Monday, August 24, 2015

Aija Priede-Sietina is not the kind of businesswoman who fits into easy categories. The Latvian architect and mother of two is co-founder and general director of KUKUU, a small, family-owned company that crafts stylish baby furniture. Well schooled in designing and building things, Priede-Sietina, however, lacked formal business training.

Aija Priede-Sietina

“I had to learn this step-by-step,” she said. Running a company “was a big challenge…[but] you can never find out what you can do if you don’t really try.”

KUKUU was birthed from this can-do, adaptive spirit. As Aija and her designer husband Daneks Sietins raised their daughters, the couple saw a market for what she called “functionally designed, ecological, sustainable and matching furniture that is safe for children, and…actually nurtures a child’s personality.”

They launched KUKUU in 2011 and soon its bird&berry collection earned a Latvian Design Society Design Award, an A’Design Award (First Prize for the Best Manufactured Product), and international attention.
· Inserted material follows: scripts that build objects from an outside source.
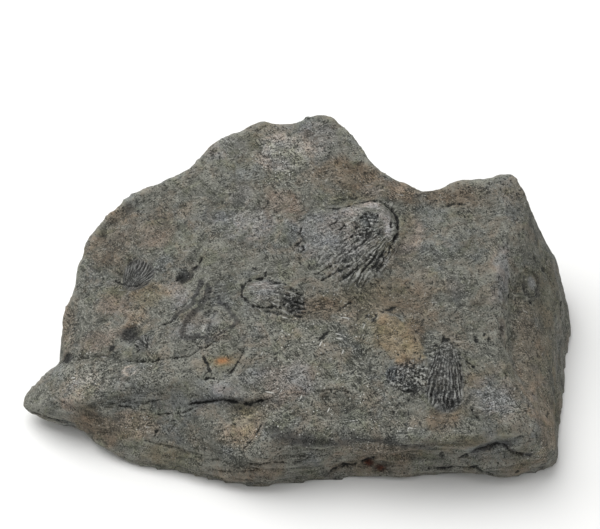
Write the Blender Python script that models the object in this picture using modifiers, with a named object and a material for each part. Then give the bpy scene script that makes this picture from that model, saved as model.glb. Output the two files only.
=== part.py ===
"""A loose, hand-sized block of grey shaly limestone with ribbed brachiopod valves on its sloping upper face.

The block is one piece of stone. It is lofted from the foot on the ground up to the rim of its upper side,
fused to an even mesh, roughened along its beds, given its valves, thinned to the faces that its shape
needs, and cut off flat where it rests.
Plan positions are in millimetres, x to the right and y towards the high back edge.
"""

import math

import bmesh
import bpy
import numpy as np
from mathutils import Vector, noise

MM = 0.001

# Driving dimensions
FACE_HEIGHT = 30.7  # height of the fossil face over the middle
FACE_DIP = 15.0  # degrees that the face slopes down towards the front
LEFT_FALL, LEFT_FROM = 0.0040, -14.0  # how fast the face falls away left of a plan position
TIP_FALL, TIP_FROM = 0.15, -59.0
RIDGE_REACH, RIDGE_FALL = 7.5, 2.3  # width and depth of the rounding along the right-hand ridge
MIDDLE = (0.9, 6.1)  # plan position of the middle of the block
SPOKE_CENTRE = (0.0, -15.0)  # every outline is seen whole from here
SPOKES = 540
FACE_RINGS = 46
EVEN_GRID = 1.0  # edge length of the even mesh
TRIANGLES = 9400
GROUND_CUT = 0.25  # thickness taken off the underside to make the flat base
FACE_SLOPE = math.tan(math.radians(FACE_DIP))

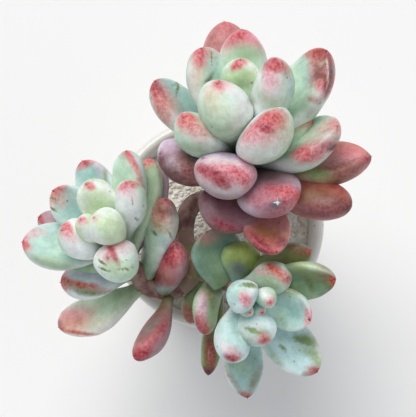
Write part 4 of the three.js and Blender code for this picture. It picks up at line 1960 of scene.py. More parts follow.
TRUNK = ((-3, -6, 34), (-3, -6, 44), (-3, -6.2, 46.6), (-3.5, -8.2, 51.4), (-4.5, -11.4, 57))
FORK = (-4.5, -11.4, 57)
LARGE_KNOTS = ((4.4, 12.3, 75.4), (5.1, 8.3, 68.1), (4.9, 5.1, 62), (0.3, 3.8, 57.7),
               (-4.8, 2.4, 55.9), (-6.7, -1.5, 55.8), (-6.6, -6.5, 56.4), FORK)
LEFT_KNOTS = ((-20, -7.4, 72), (-18.6, -9.5, 67), (-17.1, -12, 61.5), (-14.7, -15.1, 57.4),
              (-10.6, -16.1, 55.7), (-6.8, -14.3, 56), FORK)
SMALL_KNOTS = ((6, -19, 69.9), (4.3, -16.9, 65.2), (2.3, -14.8, 60.5), (-1, -12.7, 57.3), FORK)

LARGE_LEAVES = (
    Leaf("B", Skins.HEART, -1, 18, 12, -1.2, 16, 9, 7, 15),
    Leaf("A", Skins.MINT, 0, -25, 8, -0.8, 15.5, 11, 10, 25, 0, -1.5),
    Leaf("C", Skins.ROSY, 1, 4, 21, 0.4, 20.5, 10, 8, 20, hollow=0.2),
    Leaf("D", Skins.PALE, 2, 3, 22, 0.6, 21, 10, 8, 25),
    Leaf("I", Skins.MINT, 3, -8, 41, 2.6, 17, 9.6, 8, 25),
    Leaf("E", Skins.ROSY, 4, -2, 25, 3.0, 24, 10.4, 8, 25, hollow=0.2),
    Leaf("J", Skins.PALE, 5, 4, 40, 2.2, 18, 13.5, 9, 25, 12),
    Leaf("G", Skins.BLUE, 6, -7, 50, 3.4, 22, 9.5, 8, 25, hollow=0.7),
    Leaf("H", Skins.MINT, 7, -10, 45, 4.0, 27, 14, 8, 25, hollow=0.7),
    Leaf("L", Skins.LAVENDER, 8, 5, 62, 5.0, 17.5, 12.6, 9, 25, -8),
    Leaf("F", Skins.DUSTY, 9, -18, 45, 5.5, 28, 12, 8, 25),
    Leaf("M", Skins.MINT, 10, 7, 61, 6.0, 23, 14, 8, 20, hollow=0.5),
    Leaf("K", Skins.LAVENDER, 11, 2, 64, 7.0, 18, 13, 8, 20),
    Leaf("h60", Skins.MINT, 12, 0, 80, 6.5, 19, 10, 7, 20),
    Leaf("P", Skins.MAUVE, 13, 12, 76, 8.5, 20, 12.5, 7.5, 20, 6),
    Leaf("h145", Skins.DUSTY, 14, 0, 85, 8.0, 15, 10, 7, 20),
    Leaf("N", Skins.TERRACOTTA, 15, -19, 81, 8.5, 26.5, 11.5, 8, 10, hollow=0.5, tip=0.85),
    Leaf("Q", Skins.PLUM, 16, 23, 93, 10.5, 16, 12.5, 8, 10, -20),
    Leaf("h92", Skins.DUSTY, 17, 0, 85, 9.5, 21, 10, 7, 15),
    Leaf("O", Skins.TERRACOTTA, 18, 12, 91, 9.5, 25, 10, 8, 10),
    Leaf("h40", Skins.DUSTY, 20, 0, 100, 11.0, 19, 9, 6.5, 10),
    Leaf("S", Skins.DUSTY, 21, 24, 102, 10.5, 21.5, 9.5, 7, hollow=0.8),
    Leaf("T", Skins.RED, 10, 23, 53, 6.5, 17.5, 8, 6, 20),
)
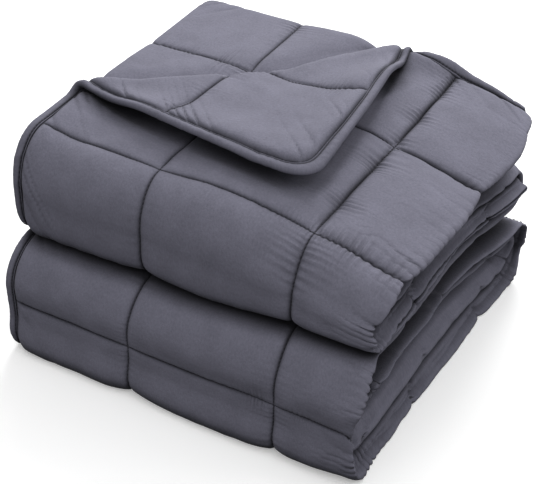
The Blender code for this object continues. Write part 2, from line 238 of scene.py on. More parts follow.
TOP_END, ROLL_END, SECOND_END, THIRD_START, THIRD_END = END_PATH[1:6, 0]
BOTTOM_START, BOTTOM_END, TUCK_START = END_PATH[8:, 0]
print(f"path across {SIDE_LONG:.3f} m, path along {END_LONG:.3f} m")


def nose(x, w):
    """Draw the right-hand folds into rounded noses.

    Cloth steps back by the square of its share of the way from the middle of its fold to the
    next one, and closes in on that middle by a share that grows as the square of x.
    """
    middle = np.where(w > BETWEEN_FOLDS, UPPER_FOLD, LOWER_FOLD)
    away = w - middle
    near = np.clip((x - (FOLD_RIGHT - TAPER_FROM)) / (TAPER_FROM + PITCH / 2), 0.0, 1.0)
    back = NOSE * np.minimum(np.abs(away) / PITCH, 1.0) ** 2
    back = back * grows(x, FOLD_RIGHT - NOSE_FROM, NOSE_FROM)
    return x - back, middle + away * (1.0 - TAPER * near**2)


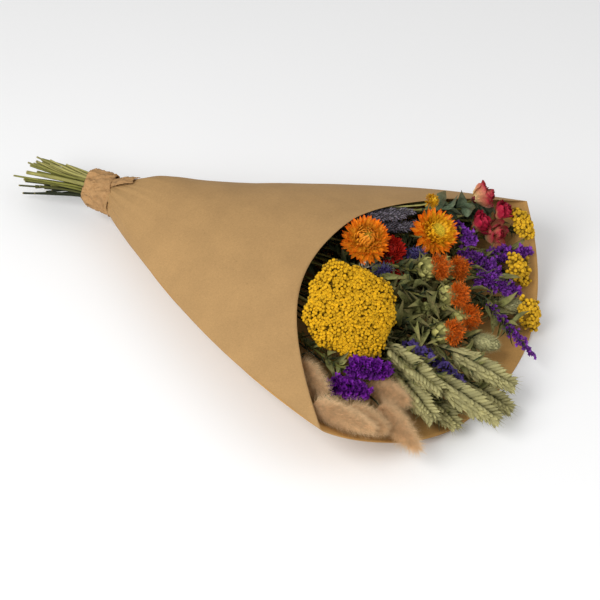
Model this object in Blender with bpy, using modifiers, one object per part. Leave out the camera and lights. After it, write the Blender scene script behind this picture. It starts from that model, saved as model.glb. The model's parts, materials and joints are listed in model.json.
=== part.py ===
"""Mixed bouquet of dried flowers in a kraft paper sleeve, lying on a table.

The bouquet lies along +X: the cut stems point to -X, the open mouth of the sleeve to +X.
The origin is on the table under the middle of the whole bouquet.  The dimensions below
count X from the tie that holds the stems, and the finished pieces are moved over at the end.
Metres, +Z up.  Every cut stem is one solid with its head, because it grew as one piece.
"""
import math

import bmesh
import bpy
import numpy as np

# ---- driving dimensions: kraft sleeve -------------------------------------------------
NECK_HEIGHT = 0.036          # height of the tie's centre over the table
NECK_RADIUS = 0.0155         # outside of the sleeve at the tie
NECK_START = -0.012          # lower end of the sleeve, by the cut stems
FLARE_START = 0.014          # where the round neck starts to open
SCOOP_X = 0.2515             # middle of the scooped front edge
SCOOP_HEIGHT = 0.0893
CORNER_X = 0.3536            # the two corners, where front and back sheets meet
CORNER_HALF_WIDTH = 0.177
CORNER_HEIGHT = 0.0565
BACK_X = 0.4261              # middle of the rounded back edge
SCOOP_POWER = 2.87           # roundness of the front edge
BACK_POWER = 2.12            # roundness of the back edge
FLARE_BULGE = 0.47           # how far the sides bow outwards
REST_SINK = 0.006            # how much the table flattens the back sheet
LIFT_LENGTH = 0.10           # distance over which the neck comes down to the table
PAPER = 0.0006               # two plies of kraft paper
SLEEVE_COLUMNS = 44          # round the sleeve
SLEEVE_ROWS = 13             # along the sleeve

# ---- driving dimensions: neck band, tie and stems -------------------------------------
NECK_STRAIGHT = 0.016        # the stems run straight this far to both sides of the tie
BUNDLE_RADIUS = 0.0133       # of the stems together, inside the tie
BAND_START = -0.014
BAND_END = 0.0135
BAND_THICKNESS = 0.0012      # several turns of crumpled paper
GAP = 0.0003                 # clearance between neighbouring solids
STEM_STEP = 0.045            # distance between a stem's points
STALK = 0.010                # straight stalk under a head
STEM_SPREAD = 0.055          # how fast the cut ends fan out behind the tie
STEM_SWAY = -0.14            # how far they turn to -Y, for each unit of length
STEM_DROOP = 0.10            # how far they hang down, for each unit of length
LOW_STEM_DROOP = 0.22        # the same for the lowest stems of the bunch
TABLE_CLEARANCE = 0.0005     # under the lowest cut end
PAPER_CLEARANCE = 0.0019     # from the nominal sleeve surface to anything inside it

RIM_LINKS = 30               # thick links that stand for each edge of the paper
RIM_RADIUS = 0.0012

# Cut lengths behind the tie, taken in turn along the list of flowers.
CUT_LENGTHS = (0.078, 0.060, 0.082, 0.052, 0.070, 0.086, 0.064, 0.047, 0.080, 0.056, 0.073)
SHORT_CUTS = {"safflower_4": 0.026, "wheat_6": 0.031, "rose_3": 0.028}

# Head outlines: (share of the head's length, share of its radius), from stem to tip.
DOME = ((0.0, 0.05), (0.30, 0.42), (0.62, 0.97), (0.80, 0.96), (0.95, 0.60), (1.0, 0.12))
DISC = ((0.0, 0.10), (0.30, 0.62), (0.58, 1.0), (0.80, 0.88), (1.0, 0.30))
BUD = ((0.0, 0.16), (0.18, 0.78), (0.45, 1.0), (0.75, 0.86), (1.0, 0.35))
SPIKE = ((0.0, 0.25), (0.10, 0.80), (0.45, 1.0), (0.80, 0.80), (1.0, 0.25))

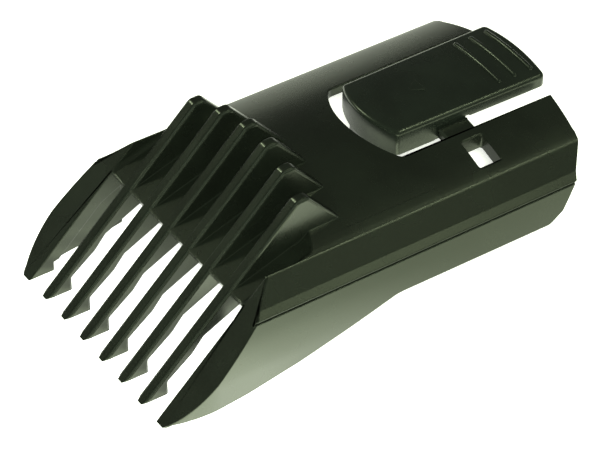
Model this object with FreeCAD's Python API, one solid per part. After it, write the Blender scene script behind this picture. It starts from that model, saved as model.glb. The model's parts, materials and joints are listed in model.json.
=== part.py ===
# Guide comb of a hair clipper: a moulded hood with eight comb teeth and a rocking release button.
# Millimetres, +Z up. X runs across the comb, Y from the tooth tips to the open rear end.
# Shapes are drawn with Y counted from the tooth tips; at export they move back by half the length,
# so the origin is the middle of the footprint at the height of the tooth feet.
import FreeCAD, Part
import math
import os

Vec = FreeCAD.Vector

# ---------------------------------------------------------------- driving dimensions
toothPitch = 6.0          # centre to centre across the comb
toothThick = 2.2
innerTeeth = 6            # between the two broad outer teeth
inclineDeg = 43.7         # slope of the plane all tooth backs lie in
wall = 1.8                # general wall of the moulding

length = 84.5             # tooth tips to the rear edge of the button
crownRadius = 51.0        # arch of the hood, seen from the rear
crownTop = 24.1
creaseX = 20.2            # where the arch turns into the sloping shoulder
shoulderFoot = (23.1, 16.6)
ledgeEdge = (24.3, 15.65) # narrow step that runs along each side
grooveSize = 0.4
wallTopX = 24.45          # side wall just under the groove, bulging out to its widest near the foot
wallMid, wallLow = (25.25, 11.8), (25.7, 8.0)
rearCrownY, rearCreaseY = 83.9, 82.3
rearLean = 0.76           # forward run of the rear side edge for each mm down
skirtZ = 9.7              # lower edge of the rear half of the side walls
skirtKinkY = 42.4
lowerEdge = ((0.0, 0.0), (1.6, 0.75), (3.7, 1.5), (5.8, 2.0), (8.3, 2.4), (13.6, 2.95), (23.3, 4.8),
             (32.8, 7.2))

# underside of a tooth: flat foot, upright heel, a steeper jog, then up to the valley floor
toothUnderside = ((0.0, 0.0), (4.9, 0.0), (4.9, 2.75), (9.6, 6.35), (11.7, 8.85), (18.9, 12.4))
cheekInset, cheekY = 0.4, (5.3, 18.5)
peakStations = (29.4, 30.8, 31.6)      # where the fins reach their tops, outer to middle
peakFlat, peakRise = 2.0, 0.1          # short top of each fin behind its peak, still rising a little
peakFillet = 0.9
rootKeel = 0.8                         # how far a tooth hangs below the valley floor at its rear end
finFallDeg = 48.0                      # rear slope of each fin
outerToothDepth = 2.6                  # of the face wall of the broad outer teeth

valleyFrontY = 16.5                    # front edge of the floor between the fins
valleyBendY, valleyBendZ = 28.2, 19.75
valleyMid = (31.1, 21.35)
valleyTopY = 32.3
valleyRearZ = 20.5

slotHalfWidth = 10.7      # U-shaped slot round the button
slotFrontY, slotCornerY = 49.7, 53.4
bridgeY0, bridgeY1 = 62.3, 68.0        # the two twisting bridges that carry the button
bridgeThick = 1.7
bridgeDrop = 0.4                       # bridges lie this far under the hood surface
windowX0, windowX1 = 12.5, 17.9        # window over the length scale
windowY0, windowY1 = 63.7, 67.9
windowDepth = 2.9
collarWall = 1.1

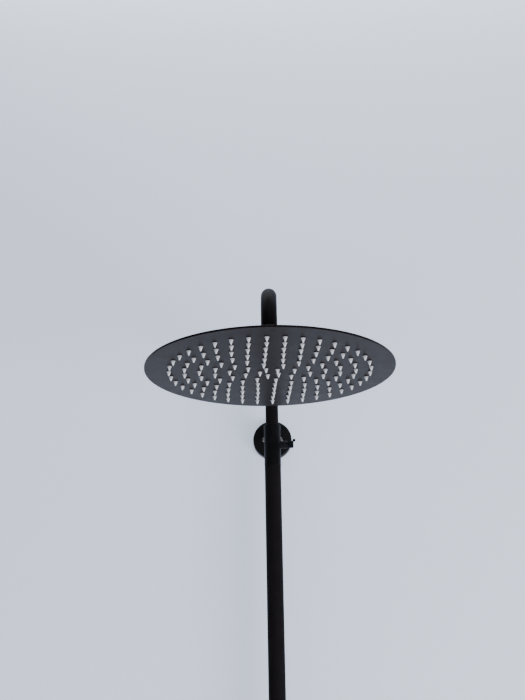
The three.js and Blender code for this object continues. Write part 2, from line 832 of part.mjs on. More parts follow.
wallFlange();
wallScrew("wall_screw_left", -WALL_SCREW_X);
wallScrew("wall_screw_right", WALL_SCREW_X);
bracketArm();
grubScrew();
bracketSleeve();
stopFerrule();
ferruleSeal();
clampCollet();
guideBush();
pressurePad();
thumbScrew();
lockLever();
lowerTube();
tailFitting();
inletWasher();
unionNut();
gooseneckTube();
guidePiston();
pistonSeals();
armNipple();
ballSeal();
ballNut();
seatRing();
ballStud();
inletHub();
hubGasket();
flowRestrictor();
filterScreen();
stemWasher();
backPlate();
nozzleMat();
facePlate();

export default column;
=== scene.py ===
import json
import math

import bmesh
import bpy
from mathutils import Matrix, Vector
from mathutils.geometry import delaunay_2d_cdt


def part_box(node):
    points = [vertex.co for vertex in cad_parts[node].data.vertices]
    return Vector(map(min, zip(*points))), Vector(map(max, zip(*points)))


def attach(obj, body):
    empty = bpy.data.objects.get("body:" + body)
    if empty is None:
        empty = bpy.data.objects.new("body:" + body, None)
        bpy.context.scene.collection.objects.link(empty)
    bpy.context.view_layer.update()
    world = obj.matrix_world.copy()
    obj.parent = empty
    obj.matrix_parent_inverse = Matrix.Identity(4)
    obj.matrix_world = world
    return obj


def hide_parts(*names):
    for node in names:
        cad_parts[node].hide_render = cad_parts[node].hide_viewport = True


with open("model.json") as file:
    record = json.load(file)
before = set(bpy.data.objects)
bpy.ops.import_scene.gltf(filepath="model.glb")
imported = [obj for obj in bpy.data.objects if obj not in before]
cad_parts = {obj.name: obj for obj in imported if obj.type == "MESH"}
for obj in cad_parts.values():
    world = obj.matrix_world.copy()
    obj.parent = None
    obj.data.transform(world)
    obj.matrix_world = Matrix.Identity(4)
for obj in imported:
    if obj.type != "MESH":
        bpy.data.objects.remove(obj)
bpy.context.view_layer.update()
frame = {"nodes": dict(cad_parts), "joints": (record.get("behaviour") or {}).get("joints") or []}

MM = 0.001
TURN = 2 * math.pi
GAP = 0.3 * MM  # between the CAD's pieces
SHARP = math.radians(38)  # an edge of a steeper angle than this is shaded sharp


# ---------------------------------------------------------------- places taken from the frame

def centre(node):
    low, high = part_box(node)
    return (low + high) / 2


def outer_radius(node):
    low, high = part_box(node)
    return (high.x - low.x) / 2


COLUMN = centre("lower_tube")
HEAD = centre("face_plate")
FLANGE = centre("wall_flange")
FACE_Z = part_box("face_plate")[0].z
HEAD_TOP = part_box("face_plate")[1].z
HEAD_R = outer_radius("face_plate")


def on_column(z):
    return Vector((COLUMN.x, COLUMN.y, z))


def on_head(z):
    return Vector((HEAD.x, HEAD.y, z))


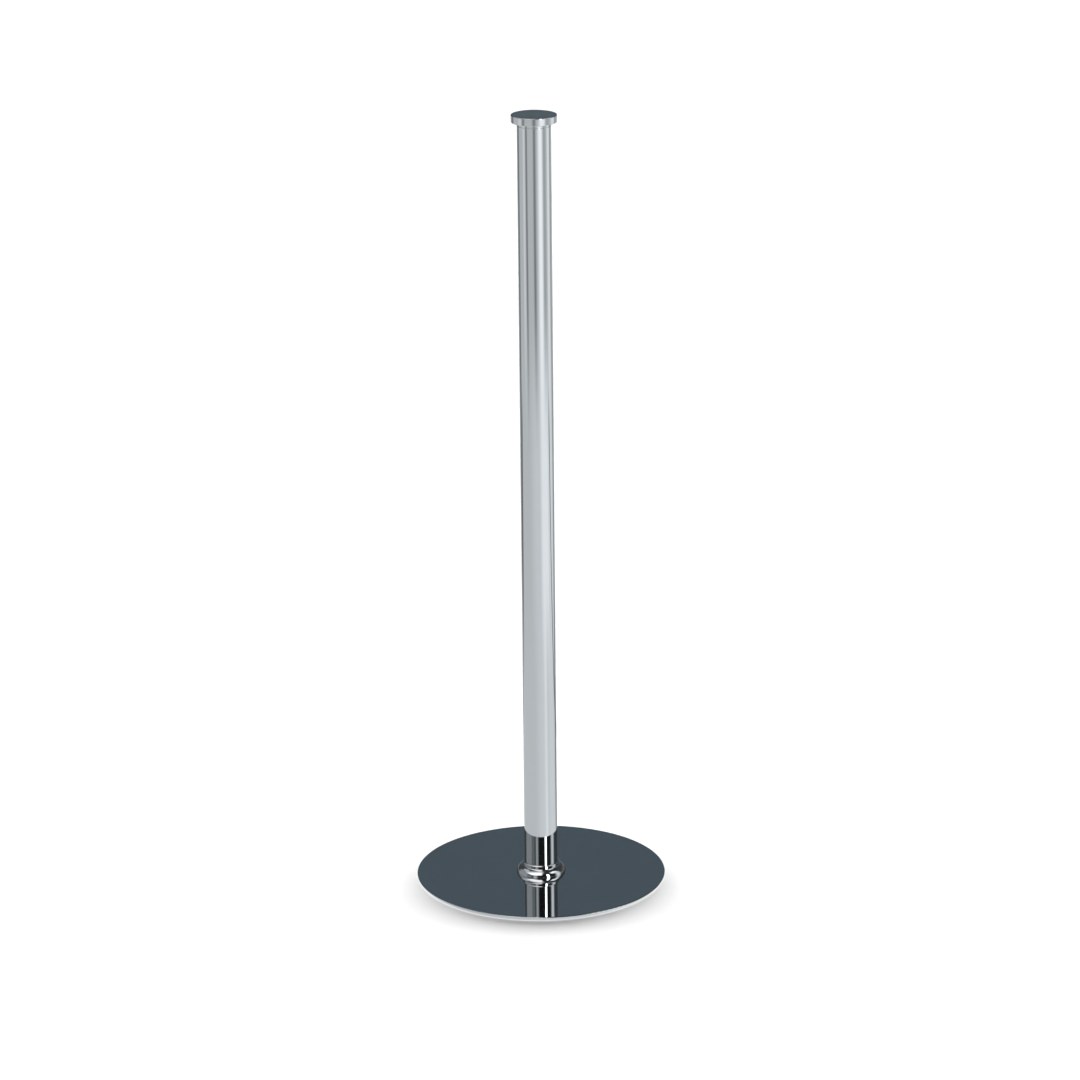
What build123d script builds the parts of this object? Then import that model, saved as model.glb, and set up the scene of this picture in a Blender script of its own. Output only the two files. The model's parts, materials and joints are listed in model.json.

As a result of its newfound success, KUKUU faced the challenge of increased demand.

“I always had doubts about how large of stock to keep,” Aija said.

This led her to apply to the Supply Chain and Logistics Management program offered by WDI in partnership with the Stockholm School of Economics in Riga (SSE Riga). Aija attended free of charge as a WDI Teeter Scholar, named in memory of Robert M. Teeter, an advisor to U.S. presidents from 1968-1992 and a WDI board member. Through the scholarship program, WDI awards 20 full-tuition scholarships annually to managers from small & medium-sized enterprises and NGOs in emerging markets to attend WDI Professional Education programs.

During the supply chain program, which took place at SSE Riga in late April, Aija and six other participants learned to see their organizations’ operations in a new way. They gained new tools for ensuring their organizations are lean, efficient, and ready to compete in today’s increasingly complex and globalized economy.

Aija gave high marks to the program’s practical casework and intimate size.

“We all had the opportunity to ask questions and to work with our business models and to have some opinions from other participants,” she said. “Now I have some formulas to use and am testing how it works.”

Course instructor Damian Beil, a WDI faculty affiliate, said that the program has plenty to offer even small companies like KUKUU.

“All businesses with a supply chain must manage inventory, capacity, and customer responsiveness to weather against uncertainty,” said Beil, who also is an associate professor at U-M’s Ross School of Business. “These challenges are fundamentally the same whether the business is small or large. Participants in the program get a lot of value from seeing this, and from hearing about others’ experiences at different firms.

“For a small firm, this can lead to great ideas about how to better work with large suppliers and customers.”

Aija said managers from companies big and small could benefit from the program. The skill sets offered in these training programs help companies like KUKUU face new challenges and reach new heights. KUKUU is now sold in 16 countries.

Aija said her experience as a start-up company “encourages people to do something, because we didn’t have this background in producing our products and selling around the world.”

“We took the risks,” she said. “We are moving forward. We see potential, and that keeps us going.”

Since 1992, WDI Executive Education has trained more than 15,000 managers from over 8,000 organizations in Central & Eastern Europe, Southeastern Europe, Russia, Latin America, Morocco, Rwanda, China and Vietnam. WDI’s partner institution SSE Riga is the top business school in Latvia and contributes to the economic and social development of the Baltic region.